Two coats are standard for pale yellow, it’s less forgiving than neutrals, so don’t skimp. Pale yellow pairs beautifully with interior design tips from MyDomaine, where you’ll find styling strategies that complement soft, airy walls without competition.
Bold Mustard Yellow As A Statement Wall
If pale feels timid, mustard yellow commands attention. Deep, saturated mustard (often called ochre or golden yellow in paint chips) is trending in modern interiors because it works with contemporary, transitional, and even traditional styles. A single mustard accent wall creates a focal point without overwhelming the room, paint the wall behind your sofa, the wall with the fireplace, or even just the wall between windows.
Mustard requires the same prep as pale yellow, but it’s less forgiving of uneven application. Use a quality roller (a 3/8-inch nap works best for most drywall) and cut in edges with a angled brush 2–3 inches wide. Expect three coats on darker yellows, the first and second seal the base, and the third delivers true color and coverage. A primer tinted to your final color helps tremendously with dark shades and reduces the number of topcoats needed.
Balance a bold mustard statement wall by keeping adjacent walls soft and neutral, white, light gray, or warm beige. The contrast prevents the room from feeling cramped. Darker woods and deep jewel-tone accents (emerald, navy, burgundy) complement mustard beautifully without competing. House Beautiful’s paint color guides offer inspiration for pairing mustard walls with grounding, sophisticated accents.
Yellow Accents Through Furniture And Textiles
Not ready to paint? Yellow furniture and textiles give you flexibility to test-drive the color and adjust or remove it without patching drywall. This is the faster, lower-commitment route, and honestly, the most forgiving for renters or anyone who changes their mind seasonally.
Choosing The Right Furniture Pieces
A yellow sofa or armchair anchors the room and becomes the visual centerpiece. Upholstered pieces in solid yellow work best in lighter, creamier tones, they’re more versatile and forgiving than bright yellows, which can feel juvenile if the fabric quality is cheap. If you’re investing in a sofa, check the fabric durability: a tight weave (150,000+ double rubs on the Wyzenbeek test) holds up to real living better than looser weaves.
Yellow accent chairs, ottomans, or a console table are lower-stakes alternatives. They add color without dominating the space. A yellow side table or credenza works especially well if the base is wood or metal in a contrasting finish, it keeps the piece from feeling too flat or precious.
Layering With Throw Pillows And Blankets
Throw pillows are the secret weapon for testing yellow without commitment. Start with two to four pillows in varying textures, linen, velvet, woven wool, and mix pale and deeper yellows for depth. Pair them with neutrals (cream, taupe, gray) and one accent color (navy, forest green, rust) to prevent a monochromatic flatness that reads as amateur.

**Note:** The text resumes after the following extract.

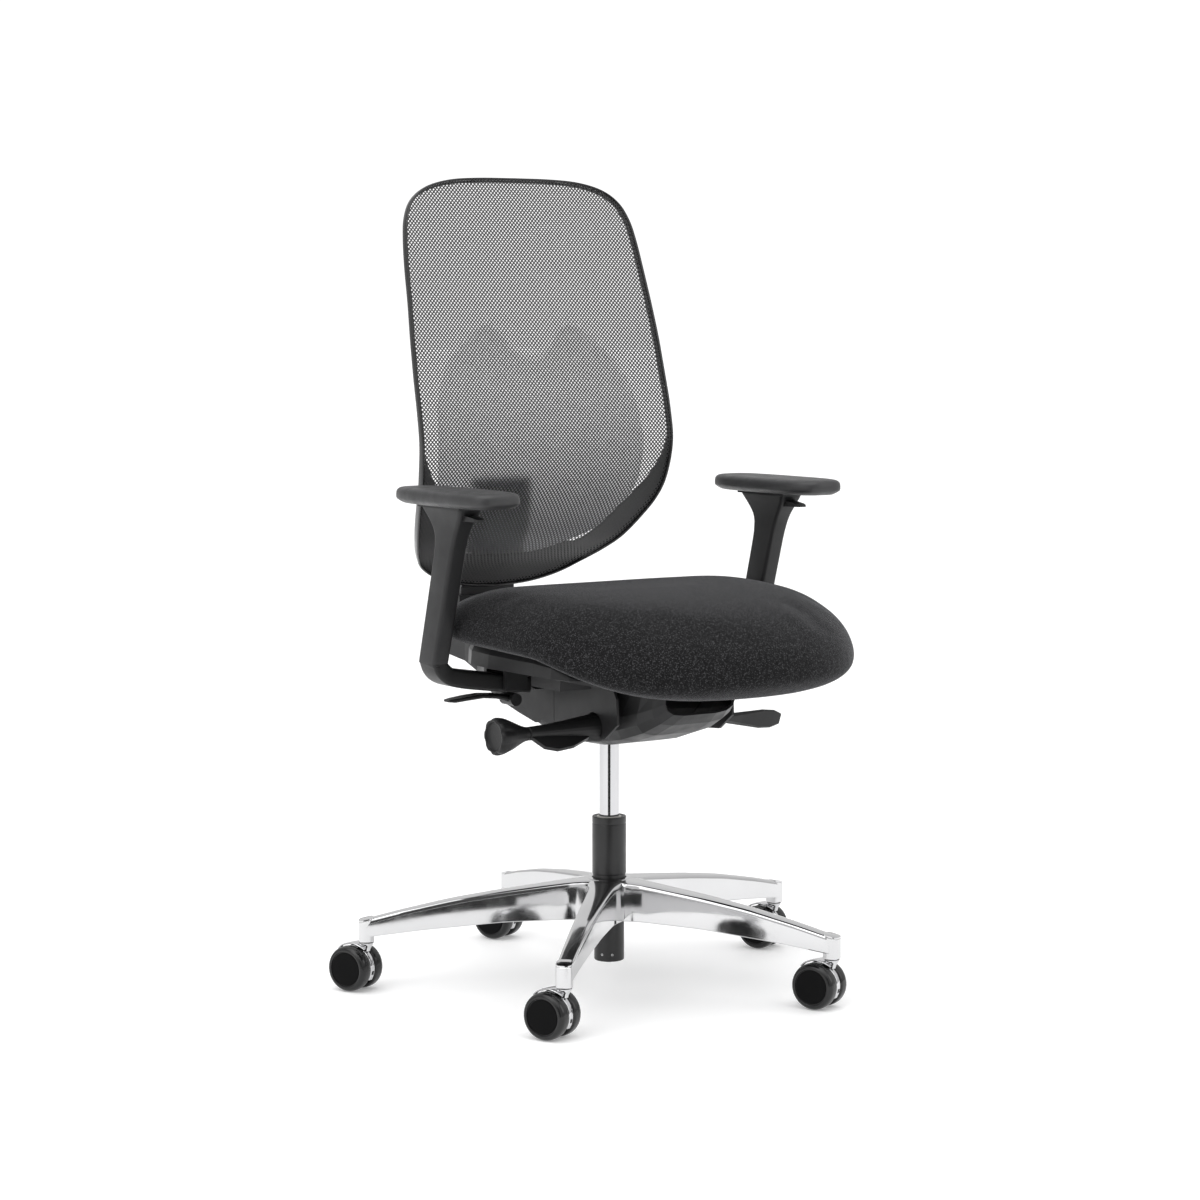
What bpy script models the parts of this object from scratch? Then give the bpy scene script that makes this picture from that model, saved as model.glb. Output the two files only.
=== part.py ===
"""Swivel office chair: five-star aluminium base on twin-wheel casters, gas column,
synchro mechanism, upholstered seat, mesh back and height-adjustable arms.

The chair faces -Y, +X is the sitter's left and +Z is up. Shapes are written in the
column frame (column axis at x = y = 0, floor at z = 0). One empty carries that frame,
so that the origin of the file is the middle of the chair's footprint on the floor.
"""
import math

import bmesh
import bpy
import numpy as np
from mathutils import Matrix, Vector

# ---------------------------------------------------------------- driving dimensions
SHIFT_X, SHIFT_Y = -0.00790, -0.00888    # column axis, from the middle of the footprint

# base star
STEM_R = 0.340          # caster stems stand on this circle
ARM_ANGLE_0 = -44.3     # first base arm, degrees from -Y towards +X
HUB_R, HUB_TOP, HUB_BOT = 0.033, 0.1513, 0.0935
BOSS_R, BOSS_TOP, BOSS_BOT = 0.0107, 0.1003, 0.0690
STEM_PIN_R = 0.0055

# casters
WHEEL_R, WHEEL_IN, WHEEL_OUT = 0.0315, 0.0056, 0.0245
TRAIL, TRAIL_ANGLE = 0.019, 22.5        # degrees, all five parked alike
AXLE_R = 0.0030
WHEEL_STEPS = 20

# column
TUBE_TOP, TUBE_BOT, TUBE_R, TUBE_R_LOW = 0.238, 0.0340, 0.0238, 0.0210
GAS_R, GAS_BOT, GAS_TOP = 0.0140, 0.1480, 0.3850
LIFT_DOWN, LIFT_UP = -0.095, 0.015
ROUND = 20

# mechanism
CASE_HALF, CASE_BOT = 0.078, 0.3440
RECLINE_Y, RECLINE_Z = 0.045, 0.392
TILT_Y, TILT_Z = -0.120, 0.430
LEVER_Y, LEVER_Z = -0.104, 0.381
CHEEK_IN, CHEEK_OUT = 0.0806, 0.0920

# seat
SEAT_HALF, SEAT_FRONT, SEAT_REAR = 0.2474, -0.3726, 0.1071
PAN_HALF, PAN_Z0, PAN_Z1 = 0.2060, 0.4597, 0.4862

# arms
ARM_X = 0.267
POST_SLOPE, POST_Y0, POST_Z0 = -0.287, 0.007, 0.548
SLEEVE_BOT, SLEEVE_TOP = 0.472, 0.6797
PAD_LEN, PAD_WID, PAD_Z0, PAD_Z1, PAD_Y = 0.236, 0.088, 0.6831, 0.7050, -0.029
LOCK_X, LOCK_Y, LOCK_Z = 0.140, 0.036, 0.4085

# back
BACK_BOTTOM, BACK_TOP = 0.537, 1.1278
BEAD_W, BEAD_D = 0.0046, 0.0140
MESH_T = 0.0024
NECK_HALF = 0.0460

GAP = 0.0003

# half outline of the back frame: height, half width
BACK_HALF = [(1.1278, 0.0), (1.1272, 0.060), (1.1235, 0.110), (1.1130, 0.150),
             (1.0950, 0.176), (1.0700, 0.190), (1.0400, 0.1965), (1.0000, 0.2010),
             (0.9500, 0.2050), (0.9000, 0.2090), (0.8500, 0.2115), (0.8000, 0.2130),
             (0.7500, 0.2130), (0.7050, 0.2095), (0.6700, 0.2030), (0.6400, 0.1920),
             (0.6100, 0.1770), (0.5900, 0.1610), (0.5700, 0.1370), (0.5530, 0.1030),
             (0.5415, 0.0560), (0.5370, 0.0)]
# side profile of the back: height, depth
BACK_SIDE = [(0.530, 0.3010), (0.545, 0.2930), (0.570, 0.2760), (0.590, 0.2490),
             (0.610, 0.2230), (0.640, 0.1950), (0.670, 0.1710), (0.700, 0.1560),
             (0.750, 0.1470), (0.800, 0.1540), (0.850, 0.1660), (0.900, 0.1780),
             (0.950, 0.1910), (1.000, 0.2060), (1.050, 0.2200), (1.130, 0.2430)]


# ---------------------------------------------------------------- scene and helpers
for ob in list(bpy.data.objects):
    bpy.data.objects.remove(ob, do_unlink=True)

PARTS = bpy.data.collections.new("swivel_office_chair")
CUTTERS = bpy.data.collections.new("cutters")
bpy.context.scene.collection.children.link(PARTS)
bpy.context.scene.collection.children.link(CUTTERS)


def material(name, rgb, roughness, metallic=0.0):
    mat = bpy.data.materials.new(name)
    mat.use_nodes = True
    bsdf = mat.node_tree.nodes["Principled BSDF"]
    bsdf.inputs["Base Color"].default_value = (*rgb, 1.0)
    bsdf.inputs["Roughness"].default_value = roughness
    bsdf.inputs["Metallic"].default_value = metallic
    mat.diffuse_color = (*rgb, 1.0)
    return mat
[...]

Yellow blankets draped over the arm of a sofa or folded on an ottoman add warmth and texture. Again, texture matters: a chunky knit, a soft wool blend, or a linen weave each feels intentional. Layer a pale yellow blanket with a mustard or golden-toned pillow set: the tonal variety keeps the look sophisticated rather than repetitive. Yellow living room ideas featuring citrus and lemon tones show how textiles anchor a cohesive look without overwhelming the space.
Balancing Yellow With Neutral Tones
The biggest mistake people make with yellow living rooms is forgetting the neutrals. Yellow needs anchoring, visual rest stops that prevent the eye from bouncing around like a pinball. Gray, white, beige, warm taupe, and soft greige all work, but choose based on your yellow’s undertone.
Warm yellows pair with warm neutrals: creamy whites, warm grays, caramel or honey beiges. Cool or muted yellows (less common but worth considering) pair with cool grays and white with gray undertones. The more saturated your yellow, the more neutral space you need around it. A bold mustard room needs at least 60% neutrals in soft furnishings, trim, and wall space. A pale yellow room can handle 40-50% neutrals and 50-60% color.
Wood tones are neutrals too, they’re not “competing” with yellow the way a bright blue or pink would. Medium and dark woods ground yellow beautifully. A darker hardwood floor, wooden coffee table, or built-in shelving adds weight and sophistication. If your floors are light, throw down a neutral area rug (gray, taupe, or cream) to absorb visual energy and define the seating area.
Hard surfaces also matter. White or cream trim, painted doors, and ceiling keep the room from feeling like you’re inside a yellow box. A white or soft-gray ceiling is almost always the right call, it opens the space vertically and prevents that claustrophobic feeling that all-yellow rooms can develop. If your living room has existing architectural details (crown molding, wainscoting, a fireplace surround), keep those in white or off-white to create visual breaks.
Final touch: bring in one accent color in small doses. Navy, forest green, burnt orange, or even soft burgundy add personality without diluting the yellow. A few books on a shelf, a framed print, or one solid-color accent pillow is enough, it tells the room you made intentional choices, not that you couldn’t decide.